Sset Mitratel Januari-Maret tahun ini mencapai Rp57,48 triliun, atau turun 0,4 persen dari Rp57,72 triliun Desember 2021. Menurut Hendra, penurunan tersebut diakibatkan oleh pembayaran lebih awal utang jangka panjang sebesar Rp3,5 miliar yang berdampak pada penurunan kas.
Portofolio menara
Kinerja Mitratel itu tak lepas dari portofolio perseroan, menurut Hendra. Saat ini, Mitratel memiliki dan mengoperasikan 28.577 menara di Indonesia, dengan pembangunan 371 menara baru selama kuartal pertama 2022. Secara terperinci, portofolio itu terdiri dari 12.034 menara di Jawa dan 16.543 menara di luar Jawa.
“Kami percaya portofolio ini memberikan keunggulan bagi perseroan seiring dengan rencana ekspansi operator telekomunikasi,” katanya. “Kami berada di posisi yang baik untuk mendapatkan keuntungan dari operator nirkabel. Mereka mengeluarkan belanja modal yang signifikan untuk untuk memperluas jangkauan jaringan, terutama di ke luar Jawa.”
Mitratel memiliki keunggulan kompetitif karena relasi dengan Telkomsel selaku mitra penyewa utama perseroan. Pasalnya, Telkomsel merupakan salah satu operator seluler terbesar di Indonesia dan anak usaha Telkom.

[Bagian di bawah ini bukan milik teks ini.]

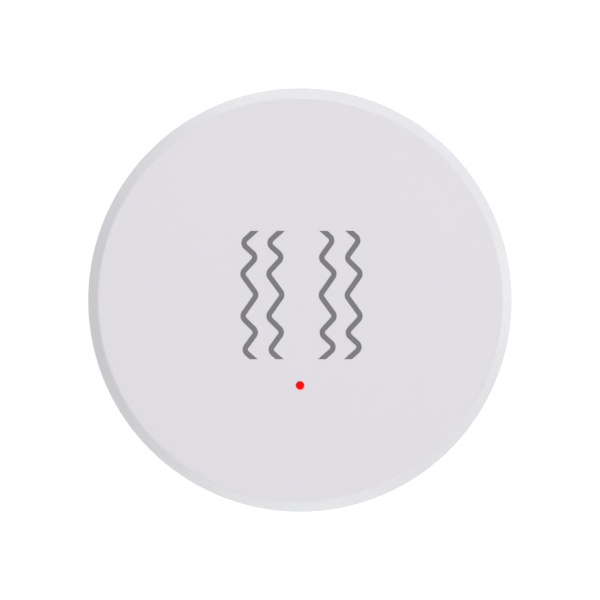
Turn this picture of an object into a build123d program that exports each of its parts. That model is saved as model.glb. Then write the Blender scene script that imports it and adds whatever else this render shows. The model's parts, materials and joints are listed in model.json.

Pasar Telkomsel juga luas, terutama di luar Jawa.
Pun begitu, tahun ini Mitratel akan terus mengonsolidasikan penambahan menara dari dalam ekosistem Telkom Group. Targetnya, akuisisi 2.500 sampai 3.000 menara pada 2022.
Demi mempertahankan kepemimpinan di pasar menara Indonesia, kata Hendra, Mitratel akan terus fokus pada kegiatan pemasaran dan manajemen proyek. Langkah ini signifikan untuk meningkatkan kolokasi dan pendapatan serta margin pada portofolio situs.
Perusahaan juga akan berevolusi ke infrastruktur telekomunikasi terintegrasi dengan portofolio bisnis baru. “Di sini, Mitratel menekankan inovasi produk dan layanan kepada operator telekomunikasi seperti fiberisasi menara, solusi edge-infra, dan power-to-tower untuk memastikan bahwa perseroan tetap berdaya saing tinggi,” ujarnya.
Saham Mitratel
Data Bursa Efek Indonesia (BEI) menunjukkan saham perusahaan berkode MTEl ini pada Rabu (11/5) siang mencapai Rp765 per saham. Jika menengok sejak awal tahun atau secara year-to-date/ytd, sahamnya sudah terkoreksi 6,71 persen.
Sebagai informasi, Mitratel resmi melantai di BEI November tahun lalu. Ketika itu, harga saham penawaran perseroan mencapai Rp800 per lembar. Dengan kata lain, harga saham Mitratel saat ini masih di bawah harga penawaran umum saham perdana.
Menurut Head of Research PT Infovesta Utama, Wawan Hendrayana, Mitratel masih menghadapi tantangan dalam membelanjakan dana IPO.
“Kontribusinya terhadap pendapatan baru akan terlihat paling cepat tahun depan,” kata Wawan kepada Fortune Indonesia, Senin (14/3).
Wawan menaksir dalam jangka pendek saham yang menurutnya termasuk defensif itu bakal tersambar sentimen positif jika melakukan aksi akuisisi menara.